[Entries with model source code]
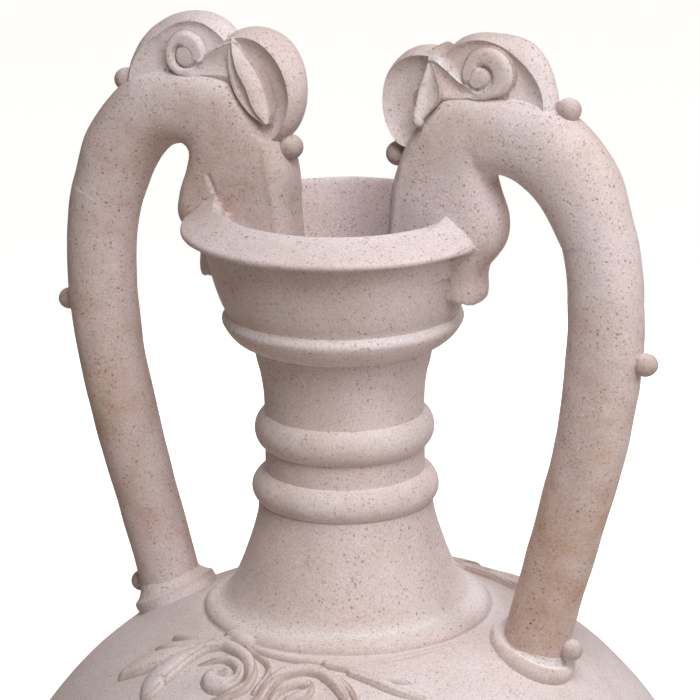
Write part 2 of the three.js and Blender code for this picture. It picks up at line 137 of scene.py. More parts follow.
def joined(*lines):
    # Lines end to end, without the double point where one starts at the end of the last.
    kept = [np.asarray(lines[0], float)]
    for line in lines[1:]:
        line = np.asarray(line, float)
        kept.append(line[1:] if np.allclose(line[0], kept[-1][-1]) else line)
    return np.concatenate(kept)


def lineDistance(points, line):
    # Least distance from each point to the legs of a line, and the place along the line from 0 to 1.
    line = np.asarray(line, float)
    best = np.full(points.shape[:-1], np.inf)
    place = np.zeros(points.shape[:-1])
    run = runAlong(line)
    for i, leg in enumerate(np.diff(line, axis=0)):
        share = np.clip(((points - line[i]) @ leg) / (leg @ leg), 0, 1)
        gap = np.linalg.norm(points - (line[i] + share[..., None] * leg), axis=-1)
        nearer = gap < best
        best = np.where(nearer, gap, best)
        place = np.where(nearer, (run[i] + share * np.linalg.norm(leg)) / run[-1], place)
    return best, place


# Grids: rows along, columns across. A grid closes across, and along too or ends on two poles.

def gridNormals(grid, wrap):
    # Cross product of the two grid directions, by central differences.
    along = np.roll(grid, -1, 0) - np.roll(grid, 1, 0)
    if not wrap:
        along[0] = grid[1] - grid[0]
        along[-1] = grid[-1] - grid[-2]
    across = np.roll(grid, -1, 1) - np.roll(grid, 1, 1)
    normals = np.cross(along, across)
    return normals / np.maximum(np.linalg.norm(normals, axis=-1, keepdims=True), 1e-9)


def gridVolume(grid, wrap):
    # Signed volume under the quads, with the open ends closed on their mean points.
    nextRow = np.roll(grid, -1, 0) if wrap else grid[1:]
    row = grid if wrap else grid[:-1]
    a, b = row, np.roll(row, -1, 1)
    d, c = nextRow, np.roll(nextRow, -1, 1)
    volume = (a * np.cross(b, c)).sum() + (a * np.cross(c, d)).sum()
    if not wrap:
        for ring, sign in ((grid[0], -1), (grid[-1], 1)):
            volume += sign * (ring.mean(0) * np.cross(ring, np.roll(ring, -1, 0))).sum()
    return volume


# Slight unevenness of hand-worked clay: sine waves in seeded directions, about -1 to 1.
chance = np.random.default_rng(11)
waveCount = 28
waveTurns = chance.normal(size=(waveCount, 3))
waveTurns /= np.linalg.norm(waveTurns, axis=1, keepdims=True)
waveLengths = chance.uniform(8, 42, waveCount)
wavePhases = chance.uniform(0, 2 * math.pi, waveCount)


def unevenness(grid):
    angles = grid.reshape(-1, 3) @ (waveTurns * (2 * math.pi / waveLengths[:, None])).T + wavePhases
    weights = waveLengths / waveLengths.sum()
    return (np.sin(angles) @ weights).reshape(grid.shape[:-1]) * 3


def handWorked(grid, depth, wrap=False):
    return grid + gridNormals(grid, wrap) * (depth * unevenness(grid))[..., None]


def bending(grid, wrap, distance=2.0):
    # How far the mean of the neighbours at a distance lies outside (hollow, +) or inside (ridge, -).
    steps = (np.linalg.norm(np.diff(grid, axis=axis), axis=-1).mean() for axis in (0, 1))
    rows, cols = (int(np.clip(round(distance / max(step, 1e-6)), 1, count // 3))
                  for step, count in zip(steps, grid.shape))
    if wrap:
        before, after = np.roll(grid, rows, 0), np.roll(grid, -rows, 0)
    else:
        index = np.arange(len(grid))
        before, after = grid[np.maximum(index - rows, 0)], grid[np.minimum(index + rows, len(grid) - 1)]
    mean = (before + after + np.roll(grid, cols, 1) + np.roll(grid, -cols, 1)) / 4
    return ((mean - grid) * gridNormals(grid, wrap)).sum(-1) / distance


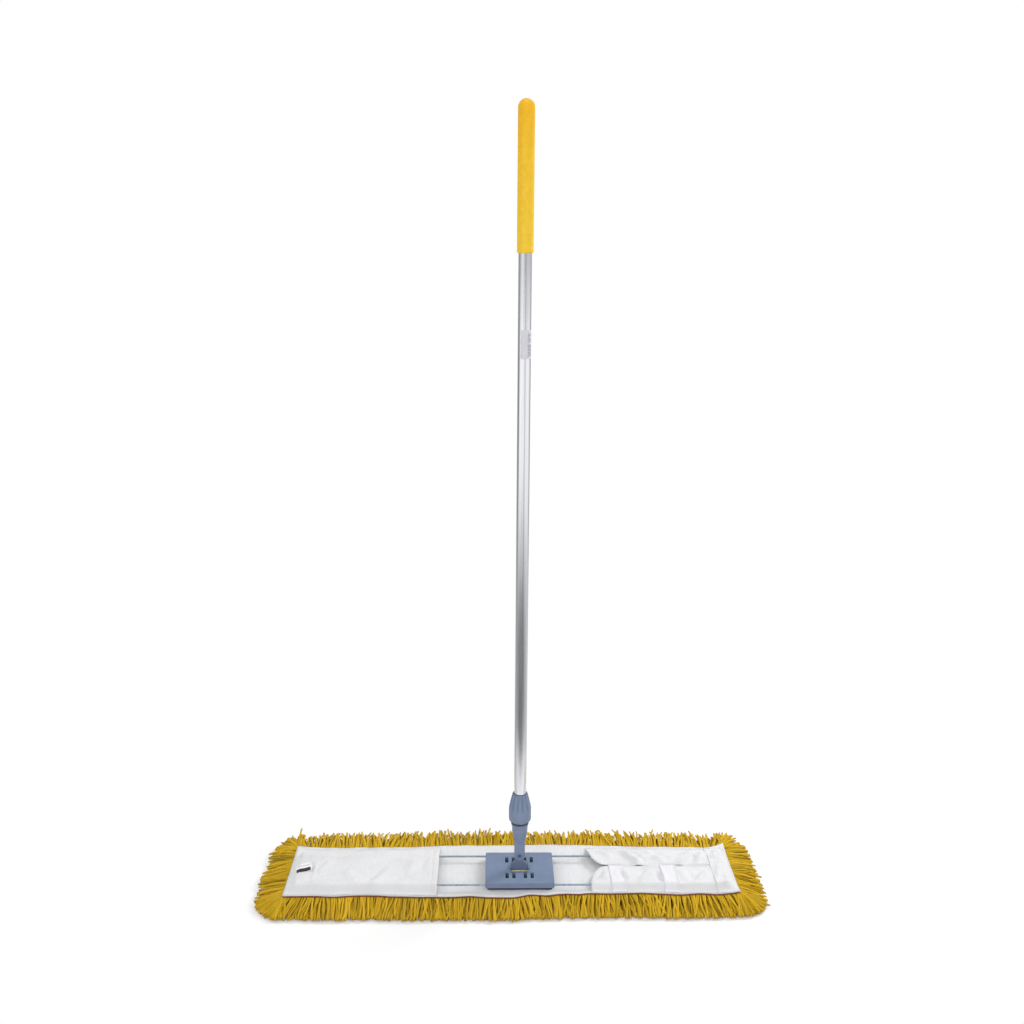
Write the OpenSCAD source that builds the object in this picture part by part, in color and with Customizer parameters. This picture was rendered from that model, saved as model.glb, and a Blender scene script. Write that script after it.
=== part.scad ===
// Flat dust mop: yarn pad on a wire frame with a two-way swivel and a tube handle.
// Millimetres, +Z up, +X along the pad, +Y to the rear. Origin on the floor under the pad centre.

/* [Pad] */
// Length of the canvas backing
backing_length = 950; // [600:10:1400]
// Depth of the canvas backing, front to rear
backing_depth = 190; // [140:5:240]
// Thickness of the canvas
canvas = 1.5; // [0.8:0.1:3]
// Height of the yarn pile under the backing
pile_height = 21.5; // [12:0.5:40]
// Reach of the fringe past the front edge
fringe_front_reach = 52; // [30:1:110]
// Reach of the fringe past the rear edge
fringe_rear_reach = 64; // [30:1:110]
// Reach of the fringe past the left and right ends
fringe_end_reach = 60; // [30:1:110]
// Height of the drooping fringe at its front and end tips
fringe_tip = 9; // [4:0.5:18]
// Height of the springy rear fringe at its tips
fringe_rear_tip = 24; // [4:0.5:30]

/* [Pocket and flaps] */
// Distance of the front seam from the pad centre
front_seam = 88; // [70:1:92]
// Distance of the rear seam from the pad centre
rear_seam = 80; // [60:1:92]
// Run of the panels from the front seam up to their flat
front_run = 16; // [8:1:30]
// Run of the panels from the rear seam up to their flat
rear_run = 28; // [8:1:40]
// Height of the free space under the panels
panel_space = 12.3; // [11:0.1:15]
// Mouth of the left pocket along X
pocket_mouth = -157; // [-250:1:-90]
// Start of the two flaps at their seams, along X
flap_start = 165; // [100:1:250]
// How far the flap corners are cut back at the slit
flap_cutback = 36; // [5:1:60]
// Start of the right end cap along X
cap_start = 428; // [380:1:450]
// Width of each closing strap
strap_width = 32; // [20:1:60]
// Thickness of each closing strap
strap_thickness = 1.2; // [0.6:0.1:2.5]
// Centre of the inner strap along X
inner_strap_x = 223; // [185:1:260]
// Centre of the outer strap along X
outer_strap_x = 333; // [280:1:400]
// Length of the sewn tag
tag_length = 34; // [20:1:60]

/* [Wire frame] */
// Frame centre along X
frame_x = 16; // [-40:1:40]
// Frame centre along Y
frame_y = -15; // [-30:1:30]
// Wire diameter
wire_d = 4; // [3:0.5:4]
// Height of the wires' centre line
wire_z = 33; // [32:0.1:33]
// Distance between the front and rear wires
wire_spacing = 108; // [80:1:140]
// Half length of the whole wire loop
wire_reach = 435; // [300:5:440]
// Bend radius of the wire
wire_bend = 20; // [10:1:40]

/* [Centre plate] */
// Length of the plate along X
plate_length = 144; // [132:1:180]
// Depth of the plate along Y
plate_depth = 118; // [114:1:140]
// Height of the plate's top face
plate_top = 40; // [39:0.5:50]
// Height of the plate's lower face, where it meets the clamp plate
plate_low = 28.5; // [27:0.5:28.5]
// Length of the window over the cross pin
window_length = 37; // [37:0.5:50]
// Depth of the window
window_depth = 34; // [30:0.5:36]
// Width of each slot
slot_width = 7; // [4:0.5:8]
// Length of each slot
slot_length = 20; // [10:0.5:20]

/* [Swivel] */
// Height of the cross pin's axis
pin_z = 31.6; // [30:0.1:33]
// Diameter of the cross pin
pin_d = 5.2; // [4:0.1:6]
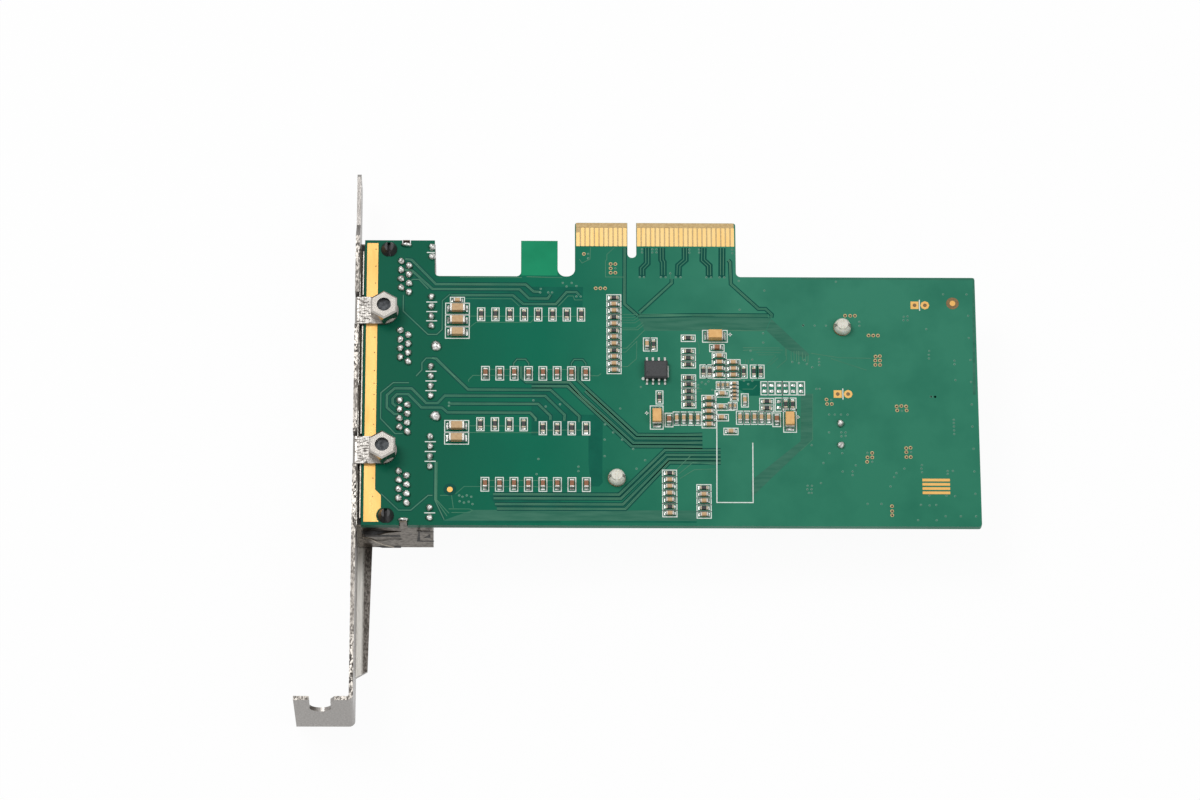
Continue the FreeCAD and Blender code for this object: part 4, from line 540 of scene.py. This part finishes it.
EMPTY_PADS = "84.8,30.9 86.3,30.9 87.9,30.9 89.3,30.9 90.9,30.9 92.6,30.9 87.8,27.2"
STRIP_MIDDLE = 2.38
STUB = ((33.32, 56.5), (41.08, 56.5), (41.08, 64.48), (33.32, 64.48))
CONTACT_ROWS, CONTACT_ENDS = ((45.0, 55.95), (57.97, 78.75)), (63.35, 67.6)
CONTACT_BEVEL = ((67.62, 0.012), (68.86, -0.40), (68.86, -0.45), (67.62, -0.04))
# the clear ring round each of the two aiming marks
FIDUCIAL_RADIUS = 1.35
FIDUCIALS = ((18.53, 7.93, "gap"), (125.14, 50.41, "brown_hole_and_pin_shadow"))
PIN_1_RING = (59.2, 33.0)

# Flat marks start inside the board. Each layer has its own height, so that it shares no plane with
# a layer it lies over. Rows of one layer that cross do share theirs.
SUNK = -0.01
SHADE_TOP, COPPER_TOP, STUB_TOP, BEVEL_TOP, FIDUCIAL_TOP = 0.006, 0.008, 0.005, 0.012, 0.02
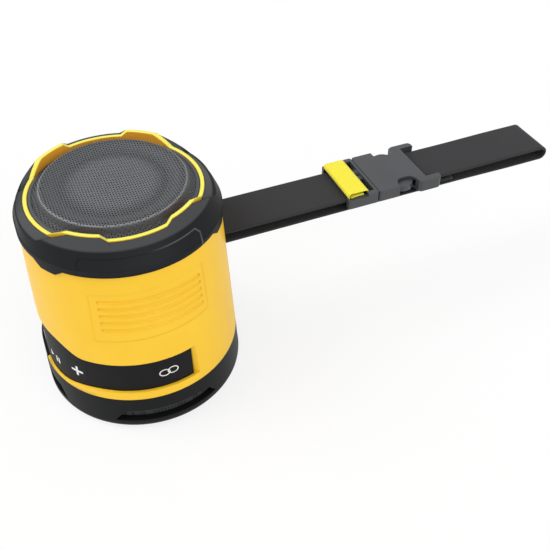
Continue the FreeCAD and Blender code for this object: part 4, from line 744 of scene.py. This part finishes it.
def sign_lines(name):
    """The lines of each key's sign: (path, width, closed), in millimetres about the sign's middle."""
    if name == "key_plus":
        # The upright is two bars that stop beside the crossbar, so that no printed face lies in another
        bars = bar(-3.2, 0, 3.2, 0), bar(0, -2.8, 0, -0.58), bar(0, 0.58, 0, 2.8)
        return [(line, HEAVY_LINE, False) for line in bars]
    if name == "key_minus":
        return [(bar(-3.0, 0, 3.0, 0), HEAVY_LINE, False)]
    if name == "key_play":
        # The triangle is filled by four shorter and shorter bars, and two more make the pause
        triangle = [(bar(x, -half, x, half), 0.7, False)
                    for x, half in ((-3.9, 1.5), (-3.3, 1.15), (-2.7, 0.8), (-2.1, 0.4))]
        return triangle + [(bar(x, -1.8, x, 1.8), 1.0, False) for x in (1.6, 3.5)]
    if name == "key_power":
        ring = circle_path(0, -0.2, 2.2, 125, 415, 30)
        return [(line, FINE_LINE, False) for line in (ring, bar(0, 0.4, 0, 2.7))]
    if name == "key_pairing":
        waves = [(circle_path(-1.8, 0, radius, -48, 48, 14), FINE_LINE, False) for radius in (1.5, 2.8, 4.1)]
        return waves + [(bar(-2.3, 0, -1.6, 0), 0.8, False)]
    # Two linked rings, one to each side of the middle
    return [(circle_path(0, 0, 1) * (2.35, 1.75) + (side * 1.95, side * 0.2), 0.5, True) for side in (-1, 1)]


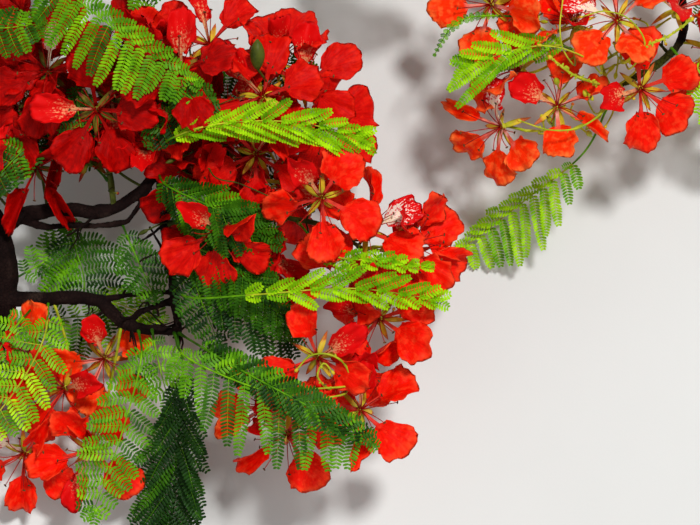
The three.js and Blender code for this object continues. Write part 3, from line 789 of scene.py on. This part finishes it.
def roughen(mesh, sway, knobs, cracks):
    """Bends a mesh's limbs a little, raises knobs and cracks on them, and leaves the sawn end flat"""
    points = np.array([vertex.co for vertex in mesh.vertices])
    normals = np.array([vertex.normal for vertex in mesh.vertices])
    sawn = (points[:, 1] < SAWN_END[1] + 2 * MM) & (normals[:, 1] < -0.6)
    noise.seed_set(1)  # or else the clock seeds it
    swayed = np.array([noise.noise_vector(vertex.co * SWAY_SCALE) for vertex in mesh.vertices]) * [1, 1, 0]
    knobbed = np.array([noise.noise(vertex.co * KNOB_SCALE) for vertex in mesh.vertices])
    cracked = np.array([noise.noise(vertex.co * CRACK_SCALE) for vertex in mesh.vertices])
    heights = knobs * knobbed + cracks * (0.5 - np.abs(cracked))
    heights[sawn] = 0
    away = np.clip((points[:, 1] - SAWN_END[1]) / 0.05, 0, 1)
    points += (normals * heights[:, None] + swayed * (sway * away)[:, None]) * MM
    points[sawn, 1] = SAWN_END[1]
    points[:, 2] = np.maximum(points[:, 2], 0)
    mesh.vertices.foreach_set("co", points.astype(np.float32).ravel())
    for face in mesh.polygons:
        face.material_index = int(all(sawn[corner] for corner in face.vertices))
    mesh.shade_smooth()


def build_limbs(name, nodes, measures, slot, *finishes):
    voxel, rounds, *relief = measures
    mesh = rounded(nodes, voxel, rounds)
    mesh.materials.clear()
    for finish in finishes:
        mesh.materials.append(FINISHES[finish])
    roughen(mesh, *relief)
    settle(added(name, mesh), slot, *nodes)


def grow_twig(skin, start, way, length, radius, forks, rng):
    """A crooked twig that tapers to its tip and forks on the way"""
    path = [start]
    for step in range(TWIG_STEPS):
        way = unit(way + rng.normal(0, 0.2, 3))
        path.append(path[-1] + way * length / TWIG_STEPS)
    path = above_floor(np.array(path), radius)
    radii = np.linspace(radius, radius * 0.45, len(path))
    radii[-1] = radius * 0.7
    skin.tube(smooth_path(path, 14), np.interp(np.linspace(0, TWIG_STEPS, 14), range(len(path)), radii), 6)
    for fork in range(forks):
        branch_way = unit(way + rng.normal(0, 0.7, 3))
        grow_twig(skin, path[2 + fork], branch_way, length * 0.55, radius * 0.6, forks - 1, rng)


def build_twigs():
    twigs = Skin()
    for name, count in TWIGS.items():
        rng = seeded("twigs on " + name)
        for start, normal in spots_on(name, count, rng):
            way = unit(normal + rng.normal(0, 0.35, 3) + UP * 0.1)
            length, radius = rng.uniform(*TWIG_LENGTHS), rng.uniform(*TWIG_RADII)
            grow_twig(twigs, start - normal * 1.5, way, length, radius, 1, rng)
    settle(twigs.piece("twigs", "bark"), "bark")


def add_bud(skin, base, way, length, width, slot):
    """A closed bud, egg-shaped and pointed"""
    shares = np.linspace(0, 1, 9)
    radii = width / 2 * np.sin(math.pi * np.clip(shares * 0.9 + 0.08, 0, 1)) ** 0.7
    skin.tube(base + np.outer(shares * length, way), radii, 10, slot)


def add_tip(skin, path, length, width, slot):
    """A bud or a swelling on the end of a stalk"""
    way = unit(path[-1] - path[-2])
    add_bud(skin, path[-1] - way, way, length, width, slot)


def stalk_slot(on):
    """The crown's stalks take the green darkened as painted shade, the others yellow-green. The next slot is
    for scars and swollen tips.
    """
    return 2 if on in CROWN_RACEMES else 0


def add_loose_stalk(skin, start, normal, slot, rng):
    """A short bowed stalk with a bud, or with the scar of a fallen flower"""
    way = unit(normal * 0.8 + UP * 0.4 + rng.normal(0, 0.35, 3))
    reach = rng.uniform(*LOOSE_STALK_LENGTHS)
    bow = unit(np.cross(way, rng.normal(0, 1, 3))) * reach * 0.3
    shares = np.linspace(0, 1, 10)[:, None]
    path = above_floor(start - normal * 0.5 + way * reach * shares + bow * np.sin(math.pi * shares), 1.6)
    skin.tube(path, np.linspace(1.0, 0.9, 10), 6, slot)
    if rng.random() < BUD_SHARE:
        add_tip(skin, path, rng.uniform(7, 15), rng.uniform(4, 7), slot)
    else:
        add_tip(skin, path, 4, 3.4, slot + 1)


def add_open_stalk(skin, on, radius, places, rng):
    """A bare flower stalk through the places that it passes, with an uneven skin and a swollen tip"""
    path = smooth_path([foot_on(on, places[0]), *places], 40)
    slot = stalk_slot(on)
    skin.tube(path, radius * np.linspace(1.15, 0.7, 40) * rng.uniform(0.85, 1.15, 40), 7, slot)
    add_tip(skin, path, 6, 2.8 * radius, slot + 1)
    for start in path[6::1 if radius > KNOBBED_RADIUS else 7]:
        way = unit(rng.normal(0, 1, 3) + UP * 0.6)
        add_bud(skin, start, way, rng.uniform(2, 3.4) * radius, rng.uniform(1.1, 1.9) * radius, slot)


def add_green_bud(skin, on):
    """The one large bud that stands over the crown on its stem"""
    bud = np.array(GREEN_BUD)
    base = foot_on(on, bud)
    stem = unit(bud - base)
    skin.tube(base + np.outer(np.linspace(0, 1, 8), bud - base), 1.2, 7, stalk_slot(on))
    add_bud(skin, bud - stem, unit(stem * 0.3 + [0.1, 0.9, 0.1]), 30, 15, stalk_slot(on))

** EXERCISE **
Above are the records. Print exactly, and only, the lines from the line with "Write the OpenSCAD" to the line with "the pad centre.", both inclusive.

** WRITTEN RESPONSE **
Write the OpenSCAD source that builds the object in this picture part by part, in color and with Customizer parameters. This picture was rendered from that model, saved as model.glb, and a Blender scene script. Write that script after it.
=== part.scad ===
// Flat dust mop: yarn pad on a wire frame with a two-way swivel and a tube handle.
// Millimetres, +Z up, +X along the pad, +Y to the rear. Origin on the floor under the pad centre.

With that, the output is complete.